→ What is being asked
Each line below should be reproduced without any alteration.

→ Data shown
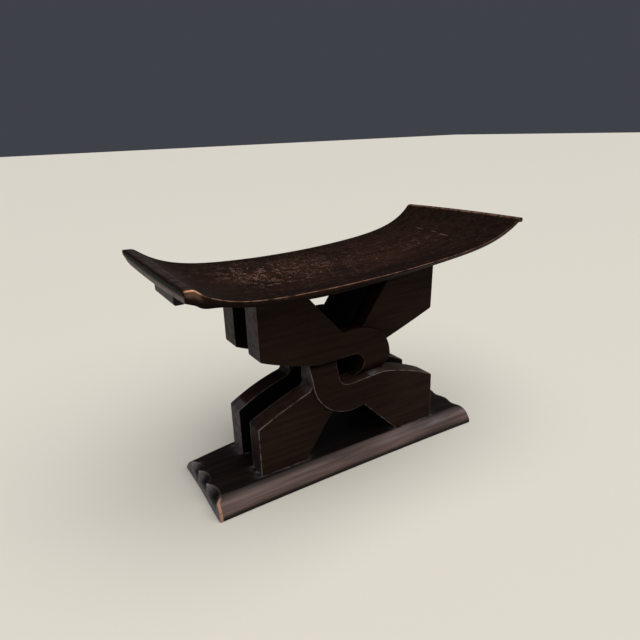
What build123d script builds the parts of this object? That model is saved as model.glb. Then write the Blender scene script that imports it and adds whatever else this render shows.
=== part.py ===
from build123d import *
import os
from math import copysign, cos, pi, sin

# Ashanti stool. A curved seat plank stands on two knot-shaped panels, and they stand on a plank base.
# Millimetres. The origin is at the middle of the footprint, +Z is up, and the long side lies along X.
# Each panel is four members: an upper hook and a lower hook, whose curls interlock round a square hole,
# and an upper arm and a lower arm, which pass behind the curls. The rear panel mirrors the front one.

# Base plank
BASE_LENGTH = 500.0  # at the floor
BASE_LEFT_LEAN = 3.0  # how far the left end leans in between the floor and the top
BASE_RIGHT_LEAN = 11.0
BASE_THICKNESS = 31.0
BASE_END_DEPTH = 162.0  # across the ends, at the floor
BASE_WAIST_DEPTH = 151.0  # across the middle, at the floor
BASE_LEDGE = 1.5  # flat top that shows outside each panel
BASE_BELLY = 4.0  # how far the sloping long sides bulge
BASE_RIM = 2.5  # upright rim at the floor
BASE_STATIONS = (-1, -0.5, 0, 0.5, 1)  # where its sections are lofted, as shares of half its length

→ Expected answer
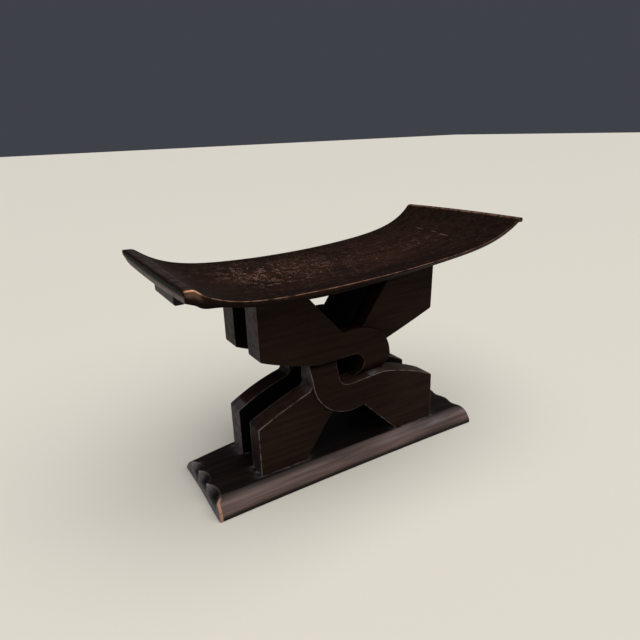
What build123d script builds the parts of this object? That model is saved as model.glb. Then write the Blender scene script that imports it and adds whatever else this render shows.
=== part.py ===
from build123d import *
import os
from math import copysign, cos, pi, sin

# Ashanti stool. A curved seat plank stands on two knot-shaped panels, and they stand on a plank base.
# Millimetres. The origin is at the middle of the footprint, +Z is up, and the long side lies along X.
# Each panel is four members: an upper hook and a lower hook, whose curls interlock round a square hole,
# and an upper arm and a lower arm, which pass behind the curls. The rear panel mirrors the front one.

# Base plank
BASE_LENGTH = 500.0  # at the floor
BASE_LEFT_LEAN = 3.0  # how far the left end leans in between the floor and the top
BASE_RIGHT_LEAN = 11.0
BASE_THICKNESS = 31.0
BASE_END_DEPTH = 162.0  # across the ends, at the floor
BASE_WAIST_DEPTH = 151.0  # across the middle, at the floor
BASE_LEDGE = 1.5  # flat top that shows outside each panel
BASE_BELLY = 4.0  # how far the sloping long sides bulge
BASE_RIM = 2.5  # upright rim at the floor
BASE_STATIONS = (-1, -0.5, 0, 0.5, 1)  # where its sections are lofted, as shares of half its length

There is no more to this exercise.